Joined in 2024, fewer than 24 months ago, making him exempt from the TSR trigger under policy; holds no other public company board seats; serves on the Audit Committee with disclosed financial expertise as a designated financial expert.
Director since 2017; BKR's peer-relative TSR performance is strongly positive and does not trigger a concern; holds no current public company board seats; no overboarding, attendance, or independence issues.
Director since 2017; BKR's peer-relative TSR well exceeds policy thresholds in favor of shareholders; Brenneman holds one outside public board seat (Home Depot), within limits; no policy flags identified.
Director since 2020; BKR's strong 3-year TSR outperformance versus peers means the TSR trigger does not apply; Carroll holds one other public board seat (Pembina Pipeline); a familial relationship is noted (son employed starting April 2026) but the relationship is with a non-senior-management employee at a modest compensation level, and the Board approved the arrangement with appropriate oversight, limiting the governance concern.
Director since 2022; BKR's peer-relative TSR substantially outperforms the peer group; Dumais holds no other public company board seats; no overboarding, attendance, or independence issues.
Joined in 2024, fewer than 24 months ago, making her exempt from the TSR trigger under policy; holds two other public board seats (Solventum, Appian), within the four-seat limit; serves on the Audit Committee as a designated financial expert with a CPA background.
New nominee with no prior tenure on this board, so the TSR trigger does not apply; brings strong industrial and energy-technology executive experience; holds one other public board seat (A.O. Smith), within limits; no policy flags identified.
Director since 2023; BKR's peer-relative TSR substantially outperforms the peer group; Sohi holds one other public board seat (STERIS), within limits; the Board reviewed and addressed the Freudenberg commercial relationship and confirmed no material conflict, supporting the independence designation.
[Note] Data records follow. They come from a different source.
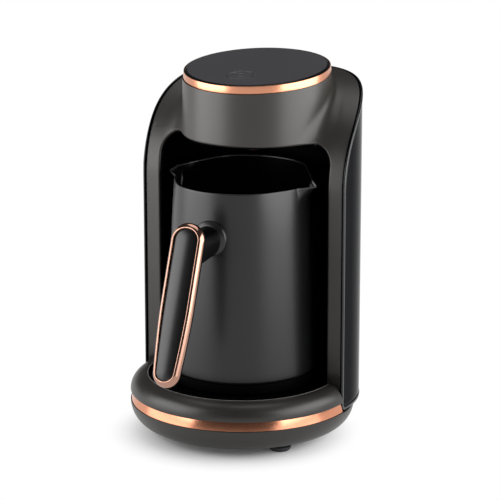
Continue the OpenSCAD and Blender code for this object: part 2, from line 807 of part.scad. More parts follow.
feet();
base_tray();
base_screws();
base_deck();
base_band();
coupler_boss();
coupler_nut();
coupler_contacts();
front_fascia();
rear_shell();
shell_screws();
bay_liner();
head_underside();
overflow_sensor();
sensor_lens();
sensor_board();
power_board();
power_board_screws();
relay();
capacitor();
terminal_block();
cord_gland();
gland_nut();
head_ring();
control_panel();
start_key();
control_board();
control_board_screws();
key_switch();
status_light();
buzzer();
pot_body();
pot_collar();
pot_socket();
pot_contacts();
heating_plate();
heating_coil();
thermal_cutout();
handle_flange();
handle_neck();
handle_back();
handle_trim();
handle_insert();
handle_screw();
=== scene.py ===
import json
import bmesh
import bpy
import numpy as np
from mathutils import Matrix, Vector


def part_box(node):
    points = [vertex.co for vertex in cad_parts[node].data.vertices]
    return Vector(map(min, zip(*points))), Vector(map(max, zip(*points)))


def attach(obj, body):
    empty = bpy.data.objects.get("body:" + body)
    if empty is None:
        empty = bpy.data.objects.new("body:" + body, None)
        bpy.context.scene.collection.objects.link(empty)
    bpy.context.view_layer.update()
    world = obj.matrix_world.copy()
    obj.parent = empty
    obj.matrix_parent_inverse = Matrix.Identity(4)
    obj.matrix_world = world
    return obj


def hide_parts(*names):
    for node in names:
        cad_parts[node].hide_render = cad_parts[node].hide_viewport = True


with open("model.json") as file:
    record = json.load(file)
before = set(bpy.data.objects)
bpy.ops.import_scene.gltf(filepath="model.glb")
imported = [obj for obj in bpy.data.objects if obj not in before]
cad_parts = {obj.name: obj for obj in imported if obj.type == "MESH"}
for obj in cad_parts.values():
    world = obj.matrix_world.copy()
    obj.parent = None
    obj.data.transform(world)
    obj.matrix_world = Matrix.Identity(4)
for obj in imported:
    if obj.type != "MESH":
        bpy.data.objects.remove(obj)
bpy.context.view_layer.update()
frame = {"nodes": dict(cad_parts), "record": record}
print("frame loaded:", len(frame["nodes"]), "nodes")

# lengths here are millimetres, measured from the table under the pot's axis
mm = 0.001
axisY = (np.array(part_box("pot_collar")) / mm)[:, 1].mean()         # the pot's axis in the frame


def gridPart(grid, wrapRows=False, wrapCols=False):
    # points and quads of a grid: the quad at (i, j) joins (i, j) to (i, j+1), (i+1, j+1) and (i+1, j)
    rows, cols = grid.shape[:2]
    i = np.arange(rows if wrapRows else rows - 1)
    j = np.arange(cols if wrapCols else cols - 1)
    i, j = (a.ravel() for a in np.meshgrid(i, j, indexing="ij"))
    iNext, jNext = (i + 1) % rows, (j + 1) % cols
    quads = np.stack([i * cols + j, i * cols + jNext, iNext * cols + jNext, iNext * cols + j], 1)
    return grid.reshape(-1, 3), quads


def join(*parts):
    # several (points, faces) in one, each one's faces counted on from the last one's points
    starts = np.cumsum([0] + [len(p) for p, f in parts[:-1]])
    return np.vstack([p for p, f in parts]), np.vstack([f + s for (p, f), s in zip(parts, starts)])


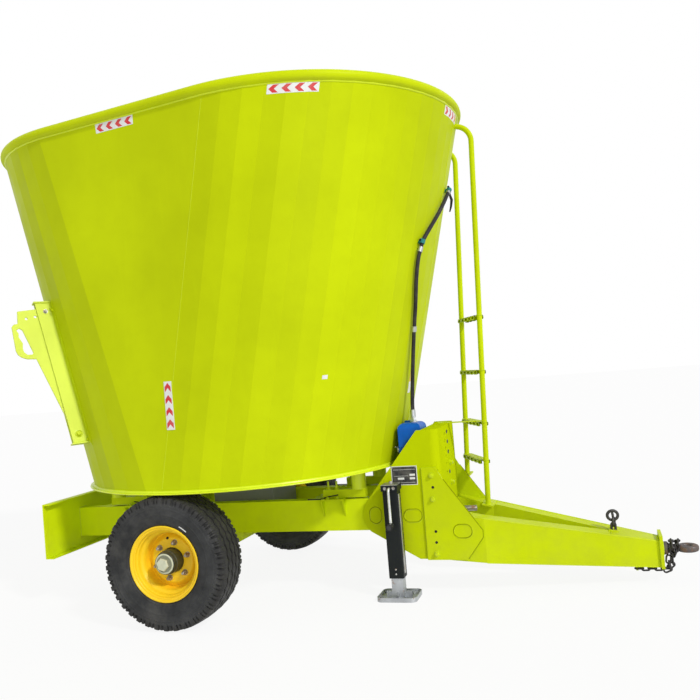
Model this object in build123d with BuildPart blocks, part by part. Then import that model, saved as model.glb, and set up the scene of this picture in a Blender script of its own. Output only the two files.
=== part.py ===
from build123d import *
from math import asin, cos, degrees, pi, radians, sin, tan
import os

# Towed single-auger feed mixer wagon, about 9 m3, in millimetres.
# X runs along the wagon, towards the hitch eye. Y runs to its left side and Z is up.
# The origin is on the ground, under the middle of the overall box.
# Places along X are named from the axle, which stands at AXLE_X.

os.makedirs("parts", exist_ok=True)

SIDES = (("right", -1), ("left", 1))  # name of the side, its sign along Y
GAP = 0.3  # running or seating gap between curved faces

# Tub: a bottom circle and an egg-shaped top, joined by flat folded facets
TUB_BOTTOM_Z = 774
TUB_TOP_Z = 2930
TUB_BOTTOM_C = 122  # centre of the bottom circle, from the axle
TUB_BOTTOM_R = 1032
TUB_FRONT_C = 593  # centre of the front arc at the top, from the axle
TUB_FRONT_R = 1089
TUB_REAR_C = -531  # centre of the rear arc at the top, from the axle
TUB_REAR_R = 914
TUB_WALL = 8
FRONT_FACETS = 30
REAR_FACETS = 20
FLAT_HALF = 3  # half the angle that the flat side panel takes of the circle, degrees
RIM_TUBE_R = 30
TUB_NOSE = TUB_BOTTOM_C + TUB_BOTTOM_R  # front edge at the floor, from the axle
TUB_PROW = TUB_FRONT_C + TUB_FRONT_R  # front edge at the top, from the axle

POST_FRONT = TUB_NOSE + 301  # front face of the post, from the axle

# Hitch eye
EYE_X = POST_FRONT + 1354  # centre of the eye, from the axle
EYE_Z = 188
EYE_R = 61
EYE_BORE_R = 25
EYE_T = 36
SHANK_IN_EYE = 26  # how far the shank runs into the eye's ring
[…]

All ten director nominees receive a FOR vote. BKR's 3-year total shareholder return of +139.8% outperforms the company-disclosed compensation peer group median of +30.1% by +109.7 percentage points, far exceeding the 65-point threshold applicable for a company with strong positive returns, so the TSR trigger does not fire for any director. No director exceeds the four-board overboarding limit, two directors (Al Gudaimi and Edwards) joined within the past 24 months and are exempt from the TSR trigger, and the new nominee (Kadri) has no prior tenure. Attendance across the board was above 90% for all continuing directors. The familial relationship involving Carroll's son and Simonelli's family member are noted but do not rise to the level of a policy trigger under the standards applied.
Say on Pay
✓ FORCEO
Lorenzo Simonelli
Total Comp
$21,363,825
Prior Support
92.9%%
CEO total compensation of approximately $21.4 million is within a reasonable range for the chief executive of a $60 billion market-cap energy technology company, and prior-year shareholder support of 92.9% reflects strong investor alignment with no remediation concerns. Pay mix is heavily performance-weighted — approximately 90% of the CEO's target compensation is variable and at risk, with 60% of long-term incentives in performance stock awards tied to free cash flow conversion, return on invested capital, and relative total shareholder return over a three-year period, satisfying the policy requirement for meaningful long-term performance conditions. BKR's 3-year total shareholder return of +139.8% substantially outperforms the peer group, confirming that above-target incentive payouts (including the 2023 performance stock awards earned at approximately 201% of target) are consistent with actual shareholder outcomes, and the company maintains a comprehensive clawback policy covering both financial restatements and misconduct.
Auditor Ratification
✓ FORAuditor
KPMG LLP
Tenure
N/A
Audit Fees
$24,500,000
Non-Audit Fees
$7,700,000
Non-audit fees (audit-related fees of $7.4M plus all other fees of $0.3M, totaling $7.7M) represent approximately 31% of core audit fees of $24.5M, which is well below the 50% threshold that would raise independence concerns. KPMG's tenure is not disclosed in the proxy, so the tenure trigger cannot fire under policy — the absence of tenure disclosure is noted as a minor negative factor but does not change the vote. KPMG is a Big 4 firm appropriate for a company of BKR's size and complexity, and the Audit Committee pre-approved all fees.
Overall Assessment
The Baker Hughes 2026 annual meeting ballot contains five proposals: election of ten directors, an advisory vote on executive compensation, ratification of KPMG as auditor, approval of a new long-term incentive plan, and approval of an amended employee stock purchase plan. All three standard governance proposals (director elections, say on pay, auditor ratification) receive FOR votes — BKR's exceptional 3-year total shareholder return of +139.8% versus a peer median of +30.1% supports the full director slate, compensation is heavily performance-linked with strong prior-year shareholder support of 92.9%, and KPMG's non-audit fee ratio of approximately 31% is comfortably below the independence threshold; the two equity plan proposals are not evaluated as that proposal type is outside the current policy scope.